Tabletop role-playing games

Several aspects of the Divine Comedy could have influenced many tabletop role-playing games: visiting ordered parallel worlds on a planar crawl, a gamified progression by trials and levels towards salvation, or using deciphered symbolism to acquire knowledge that gives more power to characters.[117]

  • The tabletop role-playing game Dungeons & Dragons named some levels of the Nine Hells after locations in Dante's Inferno.[118] The game borrowed the name "malebranche" for one diabolical race, although the original write-up mistranslated that word as "evil horn".[119]
    • The Planescape setting, in particular, borrows many elements from the book (some wholesale, some piecemeal), and much of the expanded cosmology, with dimensions for the dead based on alignment and most dimensions having many separate layers, are inspired by those seen in the Inferno.
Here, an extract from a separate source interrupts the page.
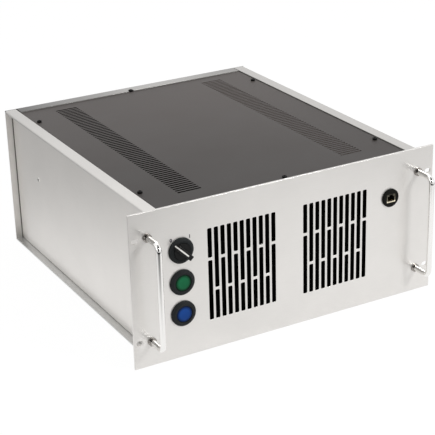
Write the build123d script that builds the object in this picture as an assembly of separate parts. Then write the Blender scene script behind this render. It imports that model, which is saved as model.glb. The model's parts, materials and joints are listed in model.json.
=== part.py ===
from build123d import *
from math import cos, radians, sin
import os

# Rack-mount fuel cell unit, nineteen inches wide and five units high.
# Millimetres. X runs to the right, Y from the front to the back and Z up.
# The origin is the middle of the four rack slots, on the back face of the
# front panel, which is the face that meets the rack's rails.

# Front panel
panel_width = 482.6
panel_height = 221.5
panel_thick = 3.0
panel_edge = 0.4
slot_spacing_x = 465.1
slot_spacing_z = 146.05
slot_length = 10.3
slot_width = 6.8

# Case
body_width = 430.0
panel_margin = 1.5
body_depth = 487.0
side_recess = 10.0
sheet = 2.0
thin_sheet = 1.5
bend_radius = 3.0
pan_flange = 12.0
pan_top_flange = 5.5
seat_gap = 0.3
rear_gap = 1.8
strip_width = 18.0
rear_strip = 19.0
lip_height = 3.5
lip_radius = 2.0
ledge_width = 19.0
tie_flange = 14.0

# Top cover
cover_gap = 1.4
band_x = 129.3
band_width = 35.0
band_start = 37.6
band_slot = 3.4
band_pitch = 6.87
band_count = 60
cover_screw_x = 189.0
cover_screw_y = (66.0, 410.0)
front_screw_y = 8.7
rear_screw_x = -4.5
rear_screw_inset = 16.0
notch_gap = 1.0

# Front vents
vent_x = 74.7
vent_columns = 11
vent_pitch = 9.84
vent_slot = 6.6
vent_height = 134.2
vent_bridge = 4.0
bridge_offset = 22.6
vent_corner = 1.8

# Controls
control_inset = 47.8
control_pitch = 45.8
bezel_radius = 18.0
bezel_rim = 2.4
bezel_height = 5.0
bezel_lip = 3.2
barrel_radius = 15.0
barrel_length = 12.0
cap_radius = 11.5
cap_gap = 0.3
cap_thick = 7.0
cap_sink = 0.5
button_travel = 2.5
stem_radius = 4.0
stem_length = 31.0
running_gap = 0.05
block_width = 34.0
block_depth = 28.0
block_height = 40.0
lock_nut_thick = 4.0
grip_length = 30.0
grip_top = 23.4
grip_width = 7.2
grip_height = 11.4
grip_edge = 0.8
mark_width = 1.3
mark_depth = 0.4
mark_length = 16.2

# Network socket
socket_radius = 13.4
socket_height = 4.0
socket_barrel = 11.2
socket_depth = 15.0
jack_width = 15.4
jack_height = 12.8
jack_length = 26.0
jack_sink = 0.8
plug_width = 11.8
plug_height = 7.6
plug_depth = 13.0
latch_width = 6.2
latch_height = 2.4

# Handles
handle_span = 150.0
handle_radius = 4.0
handle_reach = 33.0
handle_bend = 9.0
collar_radius = 6.0
collar_height = 3.5
handle_hole_depth = 12.0

# Screws, studs and nuts
stud_radius = 2.0
stud_out = 1.0
stud_inset = 20.0
hole_gap = 0.2
nut_flats = 7.0
nut_thick = 3.2
screw_radius = 2.0
screw_head_radius = 3.5
screw_head_height = 2.9
socket_key = 1.6

# Intake fans and filters
filter_thick = 6.0
fan_size = 119.0
fan_depth = 38.0
fan_bore = 57.5
fan_hole_pitch = 105.0
fan_corner = 5.0
fan_hub = 22.0
fan_hub_thick = 5.0
fan_strut = 5.0
fan_plate_edge = 8.0
bearing_radius = 5.0
shaft_radius = 1.5
rotor_hub = 21.0
rotor_wall = 2.0
blade_count = 7
blade_thick = 1.8
blade_root_chord = 24.0
blade_tip_chord = 32.0
blade_root_pitch = 48.0
blade_tip_pitch = 26.0
tip_gap = 2.0
duct_end_gap = 0.6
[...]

The planecrawling gameplay of Planescape and early setting of D&D could be heavily inspired by the structured travel of Dante through the layers of the planes of the Divine Comedy.[117]
  • Acheron Games published Inferno, a tabletop role-playing game heavily inspired by the depiction of hell as found in the Divine Comedy.[120]

Web Originals

  • One of the food items listed in SCP-261's experiment log is a package of nine distinct circular, concentric biscuits labeled "Dante's", and the tagline on the packaging reads "Tastes like hell!".[121]